Lines 4-7 define all the attributes in the data set. All such commands start with ‘@attribute’ followed by the name of the attribute and then the type of attribute. There are two main types of attributes, numeric and nominal. Numeric attributes are defined as either ‘real’, ‘integer’ or just ‘numeric’. Nominal attributes are defined by placing in brackets all the possible values an attribute can take. In the above example, the attribute outlook is defined as nominal and can take the values: ‘sunny’, ‘overcast’ or ‘rainy’. Line 8 signifies that the header is section is finished and the data section will begin. From this point on the format is exactly the same as a CSV file.

 

The ARFF format does not specify which attribute is the class attribute. This is done intentionally as in some cases there is no class attribute as in clustering applications. In some cases there are many class variables, as is the case with association rules where one would like to test how well each attribute can be predicted based on the other attributes.

Pre-Processing:

A key strength of the Weka system lies in what are called filters. Filters are algorithms that allow one to modify a dataset. Filters can be used to convert numerical attributes to nominal or nominal into binary, they can be used to standardize numerical values, or to remove instances with incorrect or missing values, remove misclassified instances and a lot more. Moreover, filters can also be applied on top of each other. Weka’s filters give one a powerful set of tools to clean and prepare data for analysis.

 

Weka supports many filters, and for convenience they are organized according to whether they take class information into account (Supervised/Unsupervised) and whether they act on instances or attributes. A filter can thus be one of four types, i.e., supervised instance filter, unsupervised instance filter, supervised attribute filter and lastly, unsupervised attribute filter.

 

Supervised filters take class information into account, while unsupervised filters do not. Good examples of this are the two filters supervised discretization and unsupervised discretization. Both these filters are designed to convert numerical attributes into nominal ones; however the unsupervised filter does not take class information into account when grouping instances together. There is always a risk that distinctions between the different instances in relation to the class can be wiped out when using such a filter.

 

The supervised filter does not have the same problem because it takes the class information into account and tries to maintain the class distinctions in the grouped instances. The usefulness of class information and thus supervised filters will of course depend on the context and either type of filter is useful in many cases.

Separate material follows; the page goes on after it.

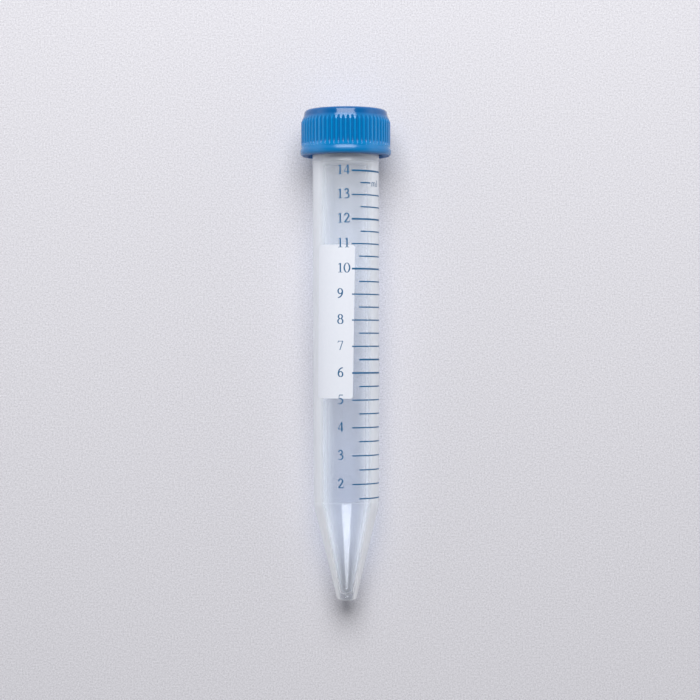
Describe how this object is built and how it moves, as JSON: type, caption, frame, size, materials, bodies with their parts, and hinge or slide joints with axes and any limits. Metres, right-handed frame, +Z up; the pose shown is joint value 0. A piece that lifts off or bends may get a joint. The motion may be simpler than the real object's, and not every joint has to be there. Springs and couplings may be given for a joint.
{
  "type": "conical centrifuge tube",
  "caption": "Clear plastic tube with a tapered pointed end, printed volume marks and a white writing patch, closed by a blue ribbed screw cap, lying on its side.",
  "frame": {"origin": "on the surface that the tube lies on, under the middle of its length and width", "axes": "+Y along the tube towards the cap, +Z up; the tube's own axis leans up from +Y by about 2.1 degrees, because it lies on the cap's flange and on its own shoulder"},
  "size_m": [0.0222, 0.1204, 0.0223],
  "materials": {
    "natural_plastic": "natural polypropylene, translucent and smooth",
    "blue_plastic": "blue polyethylene, satin",
    "blue_ink": "printed ink on the tube",
    "white_ink": "matt white writing patch printed on the tube"
  },
  "bodies": {
    "tube": {"tube": "natural_plastic"},
    "cap": {"cap": "blue_plastic"}
  },
  "joints": [
    {"name": "cap_lift", "type": "slide", "parent": "tube", "child": "cap", "axis": [0, 0.9993, 0.0367], "range_m": [0, 0.03]}
  ]
}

The filters described above are examples of attribute filters as they are designed to act upon specific attributes. Another example of an attribute filter is the ReplaceMissingValues filter. This filter will scan all (or selected) nominal and numerical attributes and replace missing values with the modes and mean.

 

Weka also has another type of filter called instance filters. Instance filters work on a whole instance of the data not just a specific attribute, while attribute filter works on attributes in general and not on just a specific instance or instances.

 

Instance filters are also of the supervised or unsupervised types. A simple example of a supervised instance filter is the RemoveMisclassified filter. It takes a classification algorithm as a parameter and removes from the data the instances that were misclassified.

 

To further illustrate the difference between supervised and unsupervised instance filters, we can compare the supervised filter StratifiedRemoveFolds and its related unsupervised filter RemoveFolds. Both filters allow one to select a specific cross-validation fold of the data. The supervised filter takes class information into account and makes sure that the selected fold is stratified appropriately. The unsupervised filter performs an ordinary cross-validation.

 

Descriptions of the all filters available to Weka have been extracted from the online help available in the Weka environment and listed in the Reference Section 3.1. The descriptions also include an explanation of the options available for each filter.

 

Knowledge Representation in Weka:

“Knowledge Representation” is a general term used to define the way structural patterns in data are represented. The form and function of the different representations can vary a great deal as the methods or algorithms that generate them also vary in their form and function.

 

These algorithms can however be broadly grouped into three groups, namely, clustering, classification and association rule algorithms. Clustering algorithms try and fit instances into groups that are most similar to them. As such there is no class variable involved in such applications. Classification algorithms try and predict which class an instance belongs to based on its attribute values.

 

Association rule algorithms are similar to the classification ones except it is not only one class attribute to be predicted but any attribute. Using our birth weight example, an association rule would explore not only how the class variable weight relates to the attributes but would try to learn how all the attributes are related to each other. So in this case, it would explore if low birth weights occurred more among older women, or if smokers tended to be younger women and so on.

 

We will only be looking at the classification algorithms in this project and we will focus on decision tree based classifiers.

 

Weka Classification Schemes:

Weka has a very long list of classification algorithms or schemes available. For convenience, the algorithms are grouped into six groups: Bayes, Functions, Lazy, Meta, Trees and Rules. We will be examining only the tree classifiers in this project. Descriptions of the different tree algorithms available in Weka can be found in the Reference Section.